The basic rule is that, unless there are exceptional circumstances, the IA must attend the sentencing hearing. Courts must set a date that is convenient for the defence advocate and, wherever possible, the prosecution advocate.
If the defence advocate is likely to be in a long trial, then the sentence should be listed on a Friday so that the advocate can be released (bearing in mind that if they are not released, then that defendant will be unrepresented.
There are already problems with Pre-Sentence Reports not being ready and this is likely to be exacerbated following the further reforms to the Probation Service. In light of that, an advocate will not attend a sentencing hearing unless the Pre-Sentence Report has been sent to the advocate or litigator by 4.30pm one clear working day prior to the sentence (so, for example, by 4:30pm on Wednesday for a Friday hearing).
If the above is not complied with, then the sentence will have to be re-arranged administratively for a convenient date.
It is recognised that, unfortunately, cases listed with a fixed date (for mention, trial or other hearing) need to be moved for unforeseen reasons.
If that happens then it is expected that all parties will be notified as soon as reasonably practicable. When fixing a new date, then this must be done for the convenience of the IA, unless released on writing.
If this is not done, then the defence will not attend the renewed date, unless the IA is available.

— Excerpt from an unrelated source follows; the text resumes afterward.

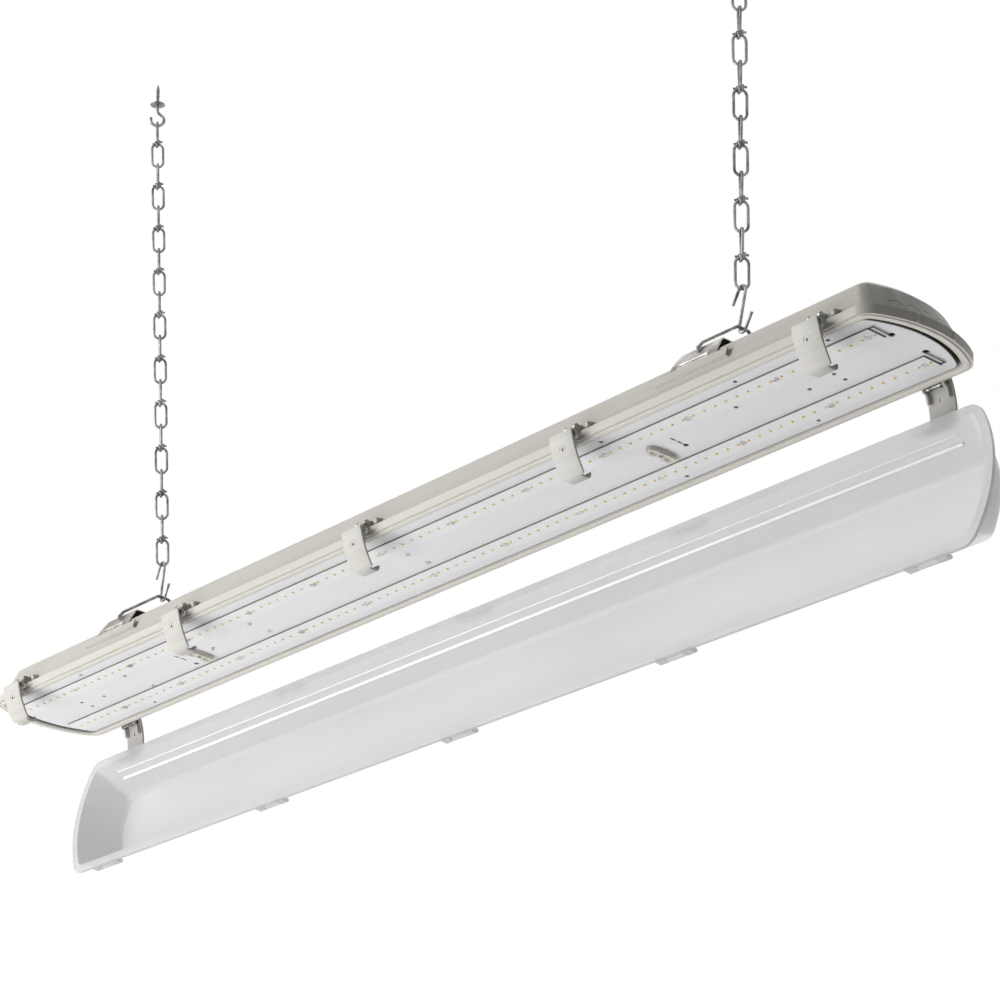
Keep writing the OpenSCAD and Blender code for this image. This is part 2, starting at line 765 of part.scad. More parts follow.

It is generally desirable for cases, when being adjourned to a new date, to be given a morning or an afternoon listing. This enables the Court to be more efficient as the IA can attend two hearings a day rather than one.
To that end, the IA should ask for a case to be listed on the morning or afternoon. If the Judge declines to do so, then the IA will notify the Court that if there is a clash of listings, then the IA will choose which is the most important one to attend and will not be in attendance in the other case, and cover will not be provided.
If the case has been given a morning or afternoon listing, and is changed without consultation, then the Court shall be informed that the defence will not be in attendance, nor will cover be provided, unless the IA is available.
Use of Video Link
Much greater use should be made of video link for inter-Court hearings. As an example, where defence counsel has a sentence in Isleworth listed on a Friday, but is part-heard in Woolwich, then the sentence can be conducted at 4pm by video link, allowing Woolwich to sit through until 3.30pm or later, rather than rising at half past twelve and wasting the whole afternoon.
Warned list cases are inherently undesirable as they create great uncertainty and anxiety for the complainants, witnesses and defendants. Further, they run contrary to the principle of the Instructed Advocate.
However, it is accepted that it is inevitable that there is a need to have certain trials in a ‘warned list’, rather than as a fixture to accommodate late and unexpected gaps in the Court list, and maximise efficiency.
In light of the above, and that a case that is brought in off a warned list will not have a fixed advocate until the night before, there are certain cases that are unsuitable for warned list.
Specifically, the following features would make a case unsuitable for a warned list
Cases with a vulnerable victim
Cases with a youth defendant
Cases where there is likely to be (or it is desirable for there to be) admissions
Cases where there is likely to be legal argument
Cases that are listed for more than 3 days
Cases where a defendant has elected Crown Court trial
In such a case, the Court should be invited to give the case a fixed date. If the Court does not do so, then they should be warned that, in the absence of proper remuneration and/or any semblance of a guarantee that the IA can conduct the main hearing, they cannot guarantee that the IA is available and that, if the IA is unavailable, no cover will be provided by the defence.